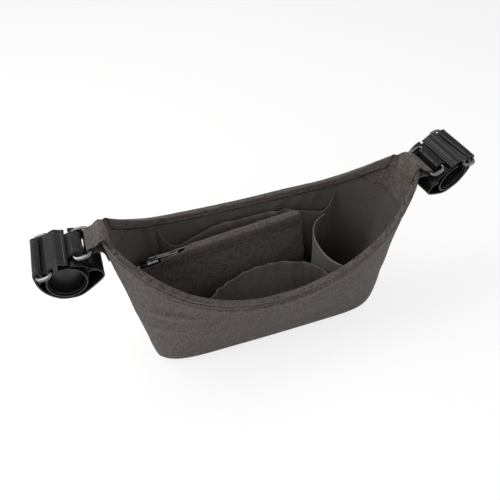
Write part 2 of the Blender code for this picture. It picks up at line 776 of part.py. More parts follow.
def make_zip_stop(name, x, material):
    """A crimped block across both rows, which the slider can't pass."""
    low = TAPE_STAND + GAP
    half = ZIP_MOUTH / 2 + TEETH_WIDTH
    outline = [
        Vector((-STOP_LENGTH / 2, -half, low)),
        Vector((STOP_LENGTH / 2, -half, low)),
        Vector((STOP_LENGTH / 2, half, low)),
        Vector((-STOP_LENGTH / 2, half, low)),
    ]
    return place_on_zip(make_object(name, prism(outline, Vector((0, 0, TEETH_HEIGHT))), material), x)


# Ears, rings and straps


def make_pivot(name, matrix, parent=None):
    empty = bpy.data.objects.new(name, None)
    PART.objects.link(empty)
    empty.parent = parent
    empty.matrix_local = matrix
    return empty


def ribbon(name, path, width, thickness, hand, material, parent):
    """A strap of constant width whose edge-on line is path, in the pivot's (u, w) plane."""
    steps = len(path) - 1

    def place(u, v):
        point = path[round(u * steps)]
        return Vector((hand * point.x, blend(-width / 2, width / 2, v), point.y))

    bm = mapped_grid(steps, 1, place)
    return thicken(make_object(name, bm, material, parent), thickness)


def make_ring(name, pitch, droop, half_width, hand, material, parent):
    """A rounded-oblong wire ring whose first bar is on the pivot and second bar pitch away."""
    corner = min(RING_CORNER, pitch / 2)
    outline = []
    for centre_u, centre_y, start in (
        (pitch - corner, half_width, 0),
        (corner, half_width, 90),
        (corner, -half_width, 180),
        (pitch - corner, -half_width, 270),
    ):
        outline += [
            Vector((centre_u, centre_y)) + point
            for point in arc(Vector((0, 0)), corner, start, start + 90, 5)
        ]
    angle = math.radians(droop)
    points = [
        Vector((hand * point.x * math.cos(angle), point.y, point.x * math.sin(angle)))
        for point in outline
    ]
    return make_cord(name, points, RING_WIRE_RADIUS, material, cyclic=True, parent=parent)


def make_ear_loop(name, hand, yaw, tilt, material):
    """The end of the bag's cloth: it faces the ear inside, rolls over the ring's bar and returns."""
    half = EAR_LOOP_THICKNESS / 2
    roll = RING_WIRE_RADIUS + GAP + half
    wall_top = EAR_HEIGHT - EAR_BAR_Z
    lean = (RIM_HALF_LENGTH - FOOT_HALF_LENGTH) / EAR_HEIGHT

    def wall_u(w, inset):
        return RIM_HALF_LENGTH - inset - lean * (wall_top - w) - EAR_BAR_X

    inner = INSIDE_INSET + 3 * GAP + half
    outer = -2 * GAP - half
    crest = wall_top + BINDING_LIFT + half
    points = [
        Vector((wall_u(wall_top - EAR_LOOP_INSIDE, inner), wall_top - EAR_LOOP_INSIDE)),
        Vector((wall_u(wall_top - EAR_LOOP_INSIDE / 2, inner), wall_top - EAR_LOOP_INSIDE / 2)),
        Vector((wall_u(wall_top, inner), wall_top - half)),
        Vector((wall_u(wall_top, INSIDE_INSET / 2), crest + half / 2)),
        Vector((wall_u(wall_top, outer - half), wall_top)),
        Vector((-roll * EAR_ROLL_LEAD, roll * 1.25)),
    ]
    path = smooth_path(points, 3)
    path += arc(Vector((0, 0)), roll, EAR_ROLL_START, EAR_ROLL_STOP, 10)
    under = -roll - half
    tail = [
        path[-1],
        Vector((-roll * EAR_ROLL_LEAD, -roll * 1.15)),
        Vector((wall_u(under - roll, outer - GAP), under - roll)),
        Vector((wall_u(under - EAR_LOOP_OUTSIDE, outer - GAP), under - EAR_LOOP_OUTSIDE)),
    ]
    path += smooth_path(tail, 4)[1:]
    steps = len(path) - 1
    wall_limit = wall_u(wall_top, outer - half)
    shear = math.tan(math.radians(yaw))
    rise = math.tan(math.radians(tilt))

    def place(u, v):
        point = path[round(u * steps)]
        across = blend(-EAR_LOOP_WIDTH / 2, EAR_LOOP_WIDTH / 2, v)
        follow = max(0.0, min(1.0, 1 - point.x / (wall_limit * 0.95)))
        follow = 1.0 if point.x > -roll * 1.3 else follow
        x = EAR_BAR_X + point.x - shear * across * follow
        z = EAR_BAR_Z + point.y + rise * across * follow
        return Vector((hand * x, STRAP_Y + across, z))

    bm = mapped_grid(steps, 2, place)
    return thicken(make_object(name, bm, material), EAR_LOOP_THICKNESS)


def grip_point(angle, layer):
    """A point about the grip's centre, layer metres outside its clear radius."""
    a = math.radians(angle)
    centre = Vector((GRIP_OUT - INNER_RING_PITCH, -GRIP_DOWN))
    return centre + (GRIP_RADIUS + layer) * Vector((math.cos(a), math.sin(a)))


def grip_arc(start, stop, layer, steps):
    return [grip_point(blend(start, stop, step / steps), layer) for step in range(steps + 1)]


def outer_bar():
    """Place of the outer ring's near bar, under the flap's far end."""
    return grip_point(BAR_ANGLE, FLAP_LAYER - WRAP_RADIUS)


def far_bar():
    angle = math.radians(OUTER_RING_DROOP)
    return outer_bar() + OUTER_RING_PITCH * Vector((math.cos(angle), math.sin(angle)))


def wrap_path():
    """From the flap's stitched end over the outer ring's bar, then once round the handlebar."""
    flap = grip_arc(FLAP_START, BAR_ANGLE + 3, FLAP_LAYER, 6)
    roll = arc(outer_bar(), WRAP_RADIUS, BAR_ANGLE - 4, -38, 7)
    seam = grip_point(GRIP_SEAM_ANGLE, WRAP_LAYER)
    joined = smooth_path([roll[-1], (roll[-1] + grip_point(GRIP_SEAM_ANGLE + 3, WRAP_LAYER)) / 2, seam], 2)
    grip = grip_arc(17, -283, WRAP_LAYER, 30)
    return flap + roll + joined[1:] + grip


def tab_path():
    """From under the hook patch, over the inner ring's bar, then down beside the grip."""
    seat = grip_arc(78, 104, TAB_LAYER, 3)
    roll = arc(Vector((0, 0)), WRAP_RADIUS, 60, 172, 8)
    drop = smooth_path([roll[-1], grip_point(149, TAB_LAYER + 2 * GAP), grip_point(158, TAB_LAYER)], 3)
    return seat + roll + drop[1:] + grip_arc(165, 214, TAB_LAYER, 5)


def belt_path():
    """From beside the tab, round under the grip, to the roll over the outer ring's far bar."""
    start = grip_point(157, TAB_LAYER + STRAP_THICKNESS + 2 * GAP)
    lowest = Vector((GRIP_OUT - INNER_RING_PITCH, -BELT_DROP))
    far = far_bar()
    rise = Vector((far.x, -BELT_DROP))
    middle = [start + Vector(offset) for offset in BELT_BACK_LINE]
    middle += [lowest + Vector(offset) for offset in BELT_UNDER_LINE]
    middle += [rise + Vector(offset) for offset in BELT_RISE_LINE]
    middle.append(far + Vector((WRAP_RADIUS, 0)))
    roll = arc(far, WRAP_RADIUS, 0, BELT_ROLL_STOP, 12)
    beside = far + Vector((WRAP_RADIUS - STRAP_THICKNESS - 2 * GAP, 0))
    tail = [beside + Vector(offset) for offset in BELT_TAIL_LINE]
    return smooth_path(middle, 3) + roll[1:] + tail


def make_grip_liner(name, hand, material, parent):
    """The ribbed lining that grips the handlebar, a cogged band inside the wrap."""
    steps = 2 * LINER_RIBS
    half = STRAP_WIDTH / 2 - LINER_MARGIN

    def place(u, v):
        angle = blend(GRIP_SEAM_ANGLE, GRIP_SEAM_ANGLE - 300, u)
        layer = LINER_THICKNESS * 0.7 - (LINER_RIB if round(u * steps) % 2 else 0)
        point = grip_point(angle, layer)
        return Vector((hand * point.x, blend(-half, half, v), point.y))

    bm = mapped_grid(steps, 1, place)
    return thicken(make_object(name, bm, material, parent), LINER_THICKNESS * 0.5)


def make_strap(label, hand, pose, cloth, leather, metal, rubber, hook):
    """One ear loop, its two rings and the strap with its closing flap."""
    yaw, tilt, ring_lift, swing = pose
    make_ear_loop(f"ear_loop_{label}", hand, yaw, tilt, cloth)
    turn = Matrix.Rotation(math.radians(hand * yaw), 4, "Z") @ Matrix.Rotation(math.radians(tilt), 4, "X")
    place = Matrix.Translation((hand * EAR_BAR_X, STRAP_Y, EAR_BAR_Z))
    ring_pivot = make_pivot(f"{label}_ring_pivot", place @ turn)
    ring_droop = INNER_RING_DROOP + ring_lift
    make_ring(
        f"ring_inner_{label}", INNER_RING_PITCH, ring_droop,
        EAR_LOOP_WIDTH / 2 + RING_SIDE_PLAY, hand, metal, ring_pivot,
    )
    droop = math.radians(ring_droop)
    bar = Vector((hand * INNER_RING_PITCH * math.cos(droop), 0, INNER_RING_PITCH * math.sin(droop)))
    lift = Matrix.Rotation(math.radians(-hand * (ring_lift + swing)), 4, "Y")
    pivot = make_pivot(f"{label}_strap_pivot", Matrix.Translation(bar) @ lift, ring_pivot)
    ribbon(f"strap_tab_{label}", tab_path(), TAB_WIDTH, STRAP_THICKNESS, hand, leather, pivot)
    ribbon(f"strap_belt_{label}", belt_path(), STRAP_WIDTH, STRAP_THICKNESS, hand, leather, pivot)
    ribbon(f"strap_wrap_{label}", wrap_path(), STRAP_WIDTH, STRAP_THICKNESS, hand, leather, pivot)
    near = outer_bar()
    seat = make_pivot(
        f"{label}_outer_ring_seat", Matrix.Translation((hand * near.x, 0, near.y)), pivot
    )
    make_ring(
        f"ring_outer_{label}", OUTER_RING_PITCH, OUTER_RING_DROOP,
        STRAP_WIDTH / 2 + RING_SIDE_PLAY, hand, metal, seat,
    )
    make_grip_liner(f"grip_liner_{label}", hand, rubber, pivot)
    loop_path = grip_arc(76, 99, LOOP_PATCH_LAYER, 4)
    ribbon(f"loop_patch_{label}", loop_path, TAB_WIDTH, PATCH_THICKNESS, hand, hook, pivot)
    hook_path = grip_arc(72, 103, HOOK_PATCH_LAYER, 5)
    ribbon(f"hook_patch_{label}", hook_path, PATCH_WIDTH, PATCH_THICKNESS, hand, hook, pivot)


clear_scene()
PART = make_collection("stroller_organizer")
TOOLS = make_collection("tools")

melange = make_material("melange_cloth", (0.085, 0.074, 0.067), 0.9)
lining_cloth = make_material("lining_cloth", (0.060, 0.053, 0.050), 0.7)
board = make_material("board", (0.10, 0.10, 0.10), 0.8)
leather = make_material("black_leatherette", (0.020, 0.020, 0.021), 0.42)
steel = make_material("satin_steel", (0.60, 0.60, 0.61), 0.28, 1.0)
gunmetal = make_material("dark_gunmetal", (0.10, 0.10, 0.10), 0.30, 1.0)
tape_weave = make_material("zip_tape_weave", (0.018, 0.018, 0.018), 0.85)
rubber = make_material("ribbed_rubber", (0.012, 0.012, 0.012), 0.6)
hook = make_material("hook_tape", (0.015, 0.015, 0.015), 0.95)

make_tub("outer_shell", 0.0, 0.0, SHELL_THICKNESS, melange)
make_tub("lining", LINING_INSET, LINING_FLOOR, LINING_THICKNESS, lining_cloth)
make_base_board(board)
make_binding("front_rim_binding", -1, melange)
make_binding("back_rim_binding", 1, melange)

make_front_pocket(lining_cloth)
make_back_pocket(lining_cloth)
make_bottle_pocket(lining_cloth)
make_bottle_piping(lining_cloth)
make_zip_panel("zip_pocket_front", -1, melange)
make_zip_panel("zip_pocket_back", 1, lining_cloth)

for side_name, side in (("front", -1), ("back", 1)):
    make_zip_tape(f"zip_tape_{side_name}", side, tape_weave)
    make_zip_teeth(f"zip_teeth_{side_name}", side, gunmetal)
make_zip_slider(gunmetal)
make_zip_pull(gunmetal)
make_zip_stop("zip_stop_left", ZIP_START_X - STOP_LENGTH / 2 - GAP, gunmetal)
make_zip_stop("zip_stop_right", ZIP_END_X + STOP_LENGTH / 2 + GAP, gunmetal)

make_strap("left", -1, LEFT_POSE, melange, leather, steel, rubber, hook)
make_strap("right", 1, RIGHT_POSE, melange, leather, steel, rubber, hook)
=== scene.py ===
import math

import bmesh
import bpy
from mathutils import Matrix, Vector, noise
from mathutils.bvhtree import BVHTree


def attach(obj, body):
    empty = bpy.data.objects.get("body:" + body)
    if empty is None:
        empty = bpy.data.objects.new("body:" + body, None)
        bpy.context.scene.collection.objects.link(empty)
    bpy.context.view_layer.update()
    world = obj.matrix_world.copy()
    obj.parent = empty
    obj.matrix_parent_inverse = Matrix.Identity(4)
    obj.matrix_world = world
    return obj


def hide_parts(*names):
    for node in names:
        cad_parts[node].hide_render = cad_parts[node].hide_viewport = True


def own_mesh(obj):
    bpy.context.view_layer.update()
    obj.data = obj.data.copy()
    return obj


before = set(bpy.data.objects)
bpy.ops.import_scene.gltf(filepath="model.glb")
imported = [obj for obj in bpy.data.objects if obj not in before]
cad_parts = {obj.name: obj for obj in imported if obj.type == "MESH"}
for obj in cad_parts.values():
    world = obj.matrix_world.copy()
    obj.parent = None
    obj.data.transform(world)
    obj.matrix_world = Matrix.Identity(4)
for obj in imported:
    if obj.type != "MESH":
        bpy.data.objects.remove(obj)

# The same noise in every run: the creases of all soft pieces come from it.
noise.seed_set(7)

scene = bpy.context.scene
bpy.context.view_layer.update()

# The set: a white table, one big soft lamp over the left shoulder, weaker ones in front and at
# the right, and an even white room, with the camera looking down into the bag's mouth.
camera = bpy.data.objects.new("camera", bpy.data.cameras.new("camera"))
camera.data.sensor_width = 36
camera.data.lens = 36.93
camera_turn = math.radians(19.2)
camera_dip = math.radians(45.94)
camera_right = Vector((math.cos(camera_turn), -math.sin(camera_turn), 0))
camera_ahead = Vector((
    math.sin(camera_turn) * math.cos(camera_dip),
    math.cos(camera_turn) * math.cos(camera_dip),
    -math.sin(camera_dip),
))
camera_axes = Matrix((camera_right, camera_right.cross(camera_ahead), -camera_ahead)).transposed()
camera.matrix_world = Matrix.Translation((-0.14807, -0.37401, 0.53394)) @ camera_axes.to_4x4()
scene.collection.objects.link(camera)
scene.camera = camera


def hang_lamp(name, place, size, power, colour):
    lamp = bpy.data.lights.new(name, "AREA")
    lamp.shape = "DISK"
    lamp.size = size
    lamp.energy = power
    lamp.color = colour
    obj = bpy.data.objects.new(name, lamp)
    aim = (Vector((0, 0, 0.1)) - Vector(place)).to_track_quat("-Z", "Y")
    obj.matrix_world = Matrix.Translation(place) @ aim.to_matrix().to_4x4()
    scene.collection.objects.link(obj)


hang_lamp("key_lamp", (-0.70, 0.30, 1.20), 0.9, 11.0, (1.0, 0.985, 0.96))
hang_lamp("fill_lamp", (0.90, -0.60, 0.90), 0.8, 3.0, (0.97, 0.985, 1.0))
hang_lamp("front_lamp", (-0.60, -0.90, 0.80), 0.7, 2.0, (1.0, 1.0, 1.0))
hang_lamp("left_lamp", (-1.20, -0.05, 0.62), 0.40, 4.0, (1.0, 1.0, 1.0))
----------
The lines to return run from the one containing "LEFT_POSE, melange, leather, steel, rubber, hook)" down to the one containing "noise.seed_set(7)"; give them exactly, both included, and no others.

make_strap("left", -1, LEFT_POSE, melange, leather, steel, rubber, hook)
make_strap("right", 1, RIGHT_POSE, melange, leather, steel, rubber, hook)
=== scene.py ===
import math

import bmesh
import bpy
from mathutils import Matrix, Vector, noise
from mathutils.bvhtree import BVHTree


def attach(obj, body):
    empty = bpy.data.objects.get("body:" + body)
    if empty is None:
        empty = bpy.data.objects.new("body:" + body, None)
        bpy.context.scene.collection.objects.link(empty)
    bpy.context.view_layer.update()
    world = obj.matrix_world.copy()
    obj.parent = empty
    obj.matrix_parent_inverse = Matrix.Identity(4)
    obj.matrix_world = world
    return obj


def hide_parts(*names):
    for node in names:
        cad_parts[node].hide_render = cad_parts[node].hide_viewport = True


def own_mesh(obj):
    bpy.context.view_layer.update()
    obj.data = obj.data.copy()
    return obj


before = set(bpy.data.objects)
bpy.ops.import_scene.gltf(filepath="model.glb")
imported = [obj for obj in bpy.data.objects if obj not in before]
cad_parts = {obj.name: obj for obj in imported if obj.type == "MESH"}
for obj in cad_parts.values():
    world = obj.matrix_world.copy()
    obj.parent = None
    obj.data.transform(world)
    obj.matrix_world = Matrix.Identity(4)
for obj in imported:
    if obj.type != "MESH":
        bpy.data.objects.remove(obj)

# The same noise in every run: the creases of all soft pieces come from it.
noise.seed_set(7)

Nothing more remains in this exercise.